A nomeada Modernidade Ocidental definiu o humano como seu o único legatário diante da supremacia da Razão sobre a Vida. Mas, contrariamente insistes que ao se falar deste humano, o fazes dizendo que ele nada mais é que uma ficção: “não existe o indivíduo. O homem, o sujeito (individual ou coletivo) não é mais que uma fantasia organizativa”. Tua narrativa nos leva para a idéia de uma ficção, nomeada como homem, capaz de produzir novas ficções, novos outros e assim nos remetes à compreensão da “otredad”, de tudo aquilo que não somos ou, que dizemos não ser. Fazes desta feita, com que os véus que encobrem o animal racional, comecem a cair um por um, desnudando o único animal que se veste por não suportar sua nudez. Sem sua armadura hermenêutica – “O consciente (homem) só existe como hermenêutica” –, este ser ambíguo dotado de razão e instinto, que somos nós, coloca-se, segundo tuas palavras, em mais uma encruzilhada, a da “relação entre a animalidade carnal e a percepção dos afetos”. Tal afirmação aponta o grande vazio (pretensamente preenchido pelos discursos epistêmicos) existenciado por nós, “analfabetos afetivos (...), sobretudo de sentir o outro, ou de imaginar como o outro deve nos sentir”.

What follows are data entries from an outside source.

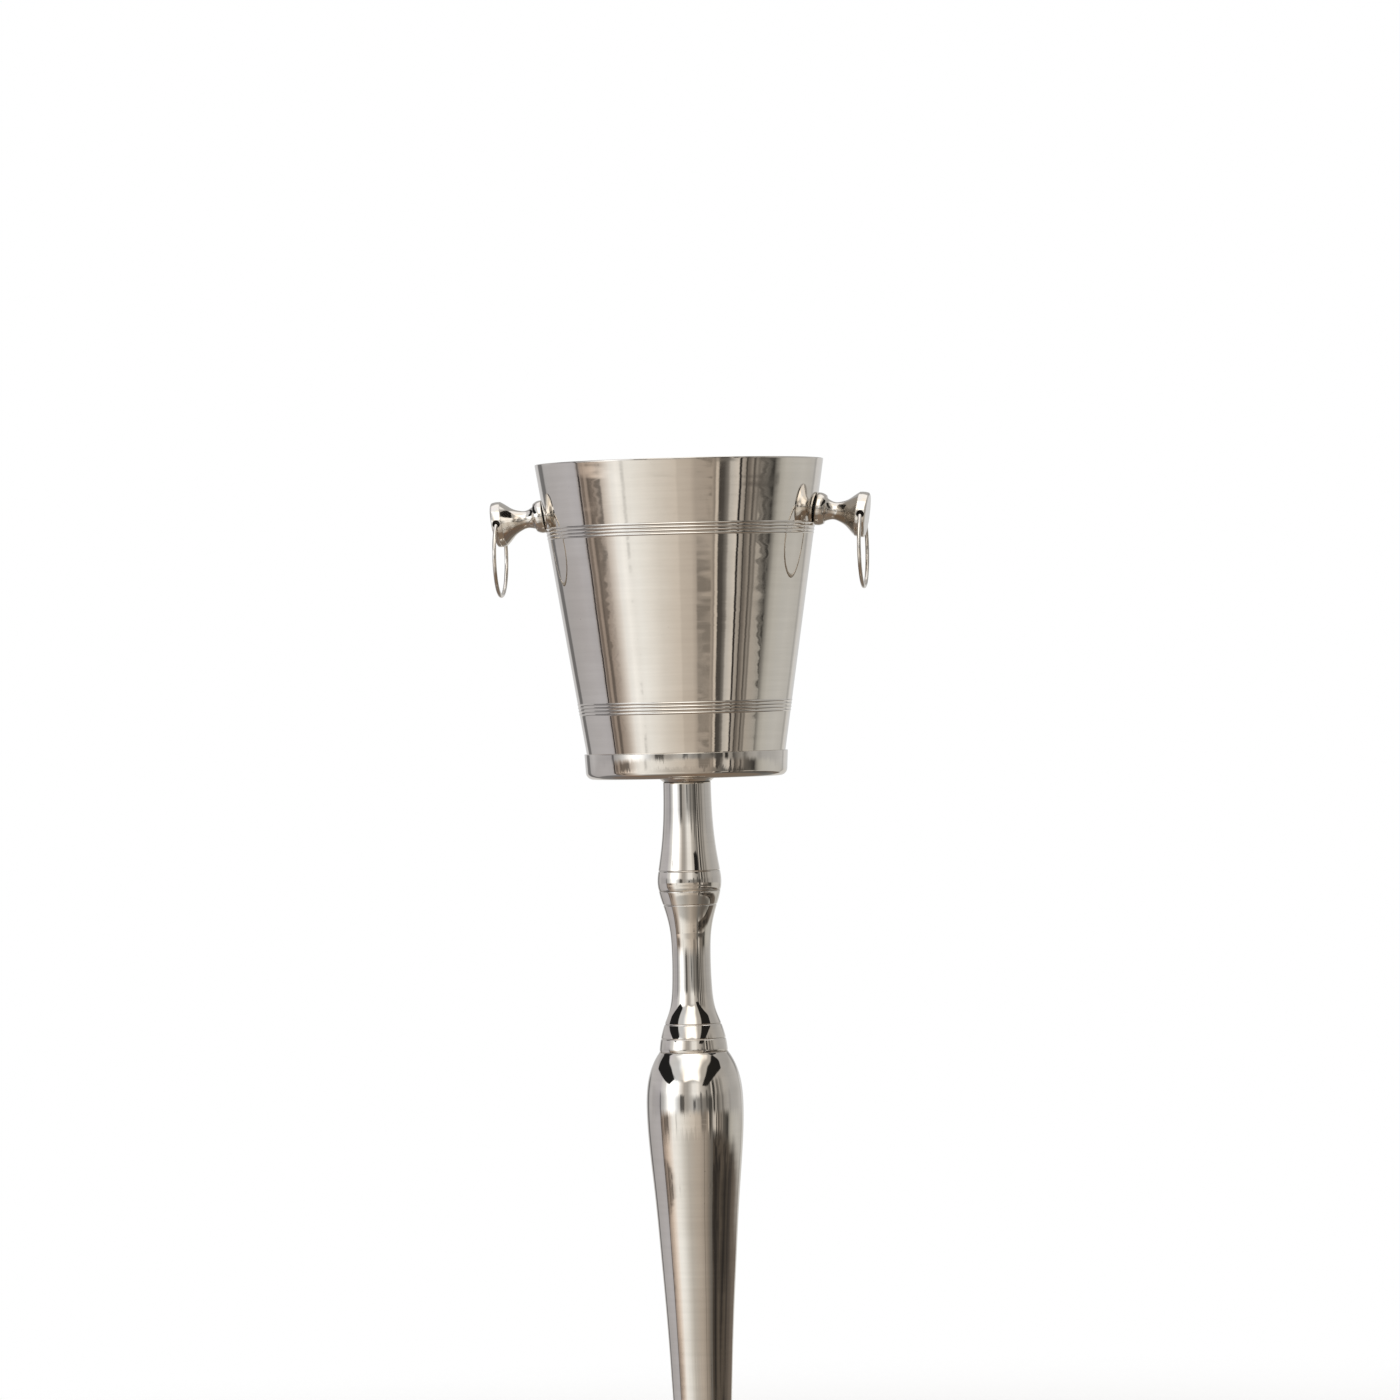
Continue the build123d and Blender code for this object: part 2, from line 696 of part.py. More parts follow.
PARTS = {
    "bucket_shell": bucket_shell(),
    "bucket_base_pan": bucket_base_pan(),
    "bucket_inner_seal": disc(17.0, ROD_CLEAR, FLOOR_TOP_Z, CLAMP_WASHER_Z),
    "bucket_outer_seal": disc(OUTER_SEAL_SEAT - 0.1, ROD_CLEAR, BUCKET_Z - OUTER_SEAL_THICK, BUCKET_Z),
    "bucket_clamp_washer": disc(CLAMP_WASHER_RADIUS, ROD_CLEAR, CLAMP_WASHER_Z, DOME_NUT_Z),
    "bucket_dome_nut": bucket_dome_nut(),
    "seat_collar": seat_collar(),
    "collar_gasket": disc(20.3, SPIGOT_SEAT_RADIUS, TOP_OF_STEM, TOP_OF_STEM + GASKET_THICK),
    "upper_stem": upper_stem(),
    "upper_joint_bush": joint_bush(UPPER_JOINT_Z),
    "middle_stem": middle_stem(),
    "middle_joint_bush": joint_bush(MIDDLE_JOINT_Z),
    "baluster": baluster(),
    "lower_joint_bush": joint_bush(LOWER_JOINT_Z),
    "foot_neck": foot_neck(),
    "foot_joint_bush": joint_bush(FOOT_JOINT_Z),
    "tie_rod": tie_rod(),
    "foot_shell": foot_shell(),
    "foot_ballast": foot_ballast(),
    "foot_washer": disc(14.0, ROD_CLEAR, BALLAST_RECESS_Z - WASHER_THICK, BALLAST_RECESS_Z),
    "foot_spring_washer": foot_spring_washer(),
    "foot_nut": foot_nut(),
    "foot_cover": foot_cover(),
    "cover_screws": cover_screws(),
    "floor_pad_ring": floor_pad_ring(),
}
for name, side in (("right", 1), ("left", -1)):
    PARTS[f"{name}_knob"] = knob(side)
    PARTS[f"{name}_ring"] = ring(side)
    PARTS[f"{name}_knob_screw"] = knob_screw(side)
    PARTS[f"{name}_knob_washer"] = knob_washer(side)
    PARTS[f"{name}_knob_seal"] = knob_seal(side)
    place = hinge_point(side)
    print(f"{name} ring axis through x {place.X:.2f}, z {place.Z:.2f}")

for name, part in PARTS.items():
    export_step(part, f"parts/{name}.step")
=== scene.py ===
import bpy
import json
import math
import numpy as np
from mathutils import Matrix, Vector


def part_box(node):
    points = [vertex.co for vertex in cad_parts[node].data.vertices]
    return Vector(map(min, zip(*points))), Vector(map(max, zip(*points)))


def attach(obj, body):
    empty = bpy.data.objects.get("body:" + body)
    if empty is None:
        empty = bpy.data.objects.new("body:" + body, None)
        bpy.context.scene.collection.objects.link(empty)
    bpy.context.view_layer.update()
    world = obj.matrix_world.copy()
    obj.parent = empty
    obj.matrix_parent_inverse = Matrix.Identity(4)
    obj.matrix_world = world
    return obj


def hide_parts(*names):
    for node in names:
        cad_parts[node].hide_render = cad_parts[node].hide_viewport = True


# Champagne bucket stand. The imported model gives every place. This script turns finer meshes of the visible
# pieces round it and finishes them as polished, spun and cast nickel plate.
# Outlines are in millimetres, as (radius, height above the node's own underside). turned() makes them metres.

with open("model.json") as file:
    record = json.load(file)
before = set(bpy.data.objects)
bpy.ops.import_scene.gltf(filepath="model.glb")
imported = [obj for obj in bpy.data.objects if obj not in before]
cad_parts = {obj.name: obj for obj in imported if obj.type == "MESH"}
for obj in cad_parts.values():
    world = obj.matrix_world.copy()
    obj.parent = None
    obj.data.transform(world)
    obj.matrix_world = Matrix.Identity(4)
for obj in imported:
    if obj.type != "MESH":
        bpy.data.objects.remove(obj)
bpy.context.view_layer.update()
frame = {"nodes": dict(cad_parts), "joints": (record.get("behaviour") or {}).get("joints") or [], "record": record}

MM = 0.001
UP = Vector((0, 0, 1))
BROAD_ROUND = 256  # faces round the bucket and the foot
ROUND = 192  # faces round a column piece
FINE_ROUND = 96  # faces round a small piece
SHARP_ANGLE = 32  # degrees between faces from which an edge stays sharp

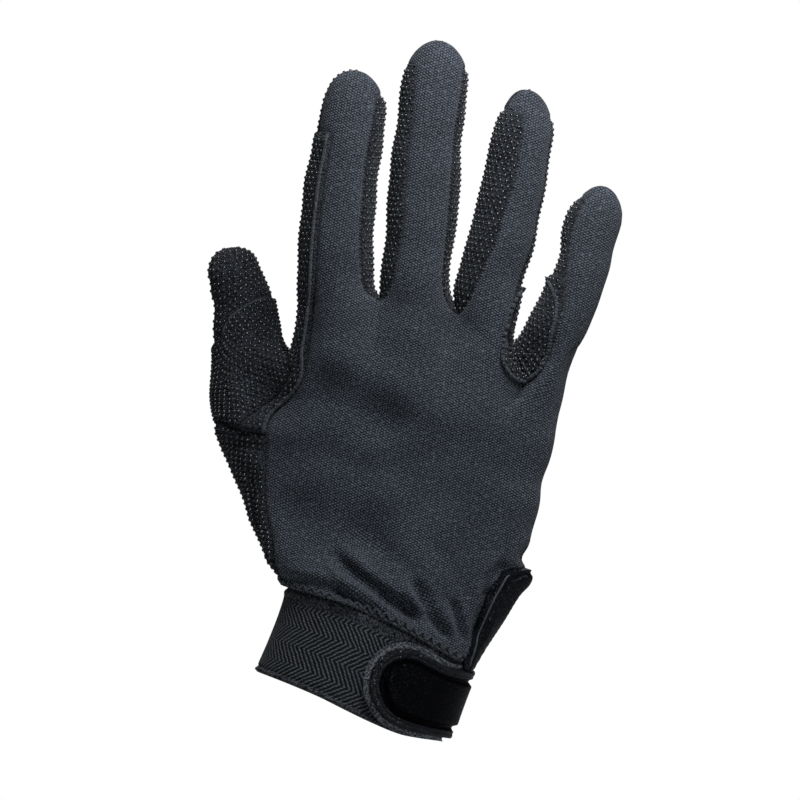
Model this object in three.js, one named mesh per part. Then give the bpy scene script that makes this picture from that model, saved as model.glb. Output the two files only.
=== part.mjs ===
// A right-hand riding glove, filled as a hand fills it, in millimetres.
// The back of the hand faces -Y, the middle finger points to +Z and the thumb lies to -X.
// The origin is the centre of the cuff's mouth, where the wrist goes in.
// Every panel is a thin wall of the glove's one skin. The skin is a tube of rings: the palm's rings
// split at the finger forks into four finger tubes, and the thumb grows out of a hole in the palm's side.
import * as THREE from "three";
import { mergeVertices } from "three/addons/utils/BufferGeometryUtils.js";

// Driving sizes of the hand part
const palmBreadth = 90; // across the knuckles
const palmLength = 93; // cuff seam to the finger forks
const wristWidth = 62.4; // outside of the cuff, side to side
const wristDepth = 43; // outside of the cuff, back to palm
const cuffHeight = 28.1;
const cuffLean = 21; // degrees that the wrist leans away from the middle finger
const palmOverhang = 2; // how far the gathered palm stands proud of the cuff
const thenarBulge = 7; // ball of the thumb
const ventBulge = 3; // how far the wrist slit is pushed out

// Walls and clearances
const knitWall = 1.2;
const gripWall = 1.2;
const patchWall = 0.8;
const elasticWall = 1.6;
const bindingWall = 1.8;
const seamGap = 0.3;
const cuffSeam = 0.7; // palm to cuff band

// Closure tab on the back of the wrist
const tabHeight = 23;
const tabRim = 1.3; // thickness of the welted edge
const tabGroove = 0.8;
const tabPad = 1.9; // thickness of the raised middle
const rimWidth = 3.4;
const grooveWidth = 1.4;
const hookWall = 0.7;
const hookMargin = 1.6; // hook fastener that shows past the tab's round end
const stitchMargin = 1.9; // tab edge to cuff mouth

// Fingers: length from fork line to tip, width and depth at the middle joint, lean in degrees from +Z,
// curl towards the palm at the tip, and the root's place as shares of palm breadth and length.
const fingers = {
  index: { length: 73, width: 22.7, depth: 18.2, lean: 4.2, curl: 7, rootAcross: -0.1457, rootUp: 1.084 },
  middle: { length: 82.4, width: 22.1, depth: 18.4, lean: 4.9, curl: 6, rootAcross: 0.1293, rootUp: 1.084 },
  ring: { length: 72.8, width: 20.8, depth: 17.4, lean: 11, curl: 7, rootAcross: 0.3683, rootUp: 1.029 },
  little: { length: 54.5, width: 19.2, depth: 15.6, lean: 17.7, curl: 8, rootAcross: 0.6073, rootUp: 0.913 },
};
const thumb = {
  length: 47,
  width: 21.7,
  depth: 18.8,
  lean: -7.1,
  rootAcross: -0.4537,
  rootUp: 0.762,
  rootDepth: 13,
  tipDepth: 25,
};

// A table as named rows: the first list names the columns.
const rowsOf = (names, ...rows) =>
  rows.map((row) => Object.fromEntries(names.map((name, i) => [name, row[i]])));

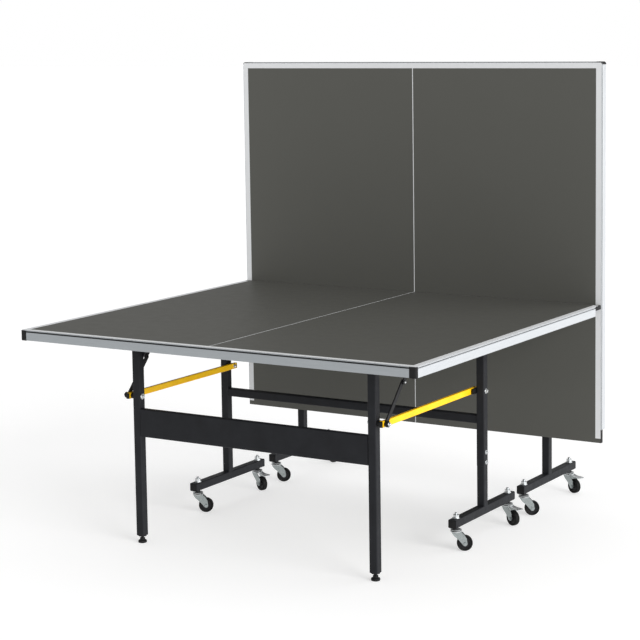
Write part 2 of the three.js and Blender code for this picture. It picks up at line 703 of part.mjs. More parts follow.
// The origin is on the floor, midway along the whole footprint.
const centre = new THREE.Box3().setFromObject(table).getCenter(new THREE.Vector3());
table.position.y = -centre.y;

export default table;
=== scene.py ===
"""Looks for the folding table tennis table: materials, fittings, light and camera around the CAD frame."""

import math

import bmesh
import bpy
from mathutils import Matrix, Vector


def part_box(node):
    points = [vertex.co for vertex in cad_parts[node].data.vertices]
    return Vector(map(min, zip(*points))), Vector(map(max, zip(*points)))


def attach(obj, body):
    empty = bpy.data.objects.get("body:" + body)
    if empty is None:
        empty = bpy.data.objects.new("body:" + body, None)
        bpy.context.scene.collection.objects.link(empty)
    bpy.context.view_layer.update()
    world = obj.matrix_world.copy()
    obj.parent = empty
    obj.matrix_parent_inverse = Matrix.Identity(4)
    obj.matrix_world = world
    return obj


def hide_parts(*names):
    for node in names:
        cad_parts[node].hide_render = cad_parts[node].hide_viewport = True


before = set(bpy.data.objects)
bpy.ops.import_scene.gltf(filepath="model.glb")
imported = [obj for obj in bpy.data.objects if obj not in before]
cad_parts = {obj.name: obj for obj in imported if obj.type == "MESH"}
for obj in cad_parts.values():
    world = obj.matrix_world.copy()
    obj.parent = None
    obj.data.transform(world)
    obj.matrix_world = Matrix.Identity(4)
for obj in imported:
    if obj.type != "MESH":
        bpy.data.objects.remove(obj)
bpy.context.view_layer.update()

# ---------------------------------------------------------------- places, in metres, in the CAD's frame

MM = 0.001
NET_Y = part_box("front_tabletop")[1].y
BOARD_EDGE_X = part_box("front_tabletop")[1].x
TABLE_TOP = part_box("front_tabletop")[1].z
TABLE_HALF_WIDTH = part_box("front_apron_end")[1].x
HALF_LENGTH = 1370 * MM

POST_X = 532 * MM
LEG_X = 465 * MM
TUBE = 30 * MM                      # outer width of the posts, legs and T-feet
POST_Y = {"front": NET_Y - 487 * MM, "rear": NET_Y + 40 * MM}
LEGS_FROM_POSTS = 625 * MM          # when a half is laid flat
OUTWARD = {"front": -1, "rear": 1}  # the way along Y that leads away from the net
BOLT_Z = 514 * MM                   # the strut's bolts, above the floor or the sole of a folded leg
TFOOT_Z = (83 * MM, 113 * MM)
TFOOT_HALF = 225 * MM
PIVOT_DROP = 26 * MM                # from the playing face down to the axis that a top tips about
PIVOT_SETBACK = 9 * MM              # that axis is this much nearer the net than the posts
PIVOT_FROM_NET = 478 * MM           # that axis from a flat top's net end
SIDES = (("left", -1), ("right", 1))
HALVES = ("front", "rear")


def pivot(half):
    """The axis that a half's top tips about, as a point at X = 0."""
    return Vector((0, POST_Y[half] - OUTWARD[half] * PIVOT_SETBACK, TABLE_TOP - PIVOT_DROP))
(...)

Creio, bravo narrador, que nos colocas no limiar da resposta possível à nossa condição de mônadas, impossibilitados pela própria natureza de nos relacionarmos uns com os outros, mas desprovidos também da completude monádica que se realizaria na enteléquia - conforme Aristóteles -, ou seja, sem a capacidade de nos transformarmos ou de nos criarmos em seres que se constituíssem uns com os outros em imagens e semelhanças de si mesmos. Como navegador ousado que és, como legítimo argonauta que mostras ser, deixa-nos na expectativa de outros relatos, de outras viagens, no enfrentamento das procelas geradas pelos mares da Modernidade.

Finalizo, assim pensando: no meu entendimento, Kant foi dos grandes arautos da Modernidade. Será Warat o arauto do ethos (enquanto costume e hábito) produtor do reconhecimento da otredad? Será que o Derrida foi, através da herança da Palavra, o arauto do animot? Quem é afinal este animal que logo sou?


Albano Pêpe, escrivinhador de narrativas.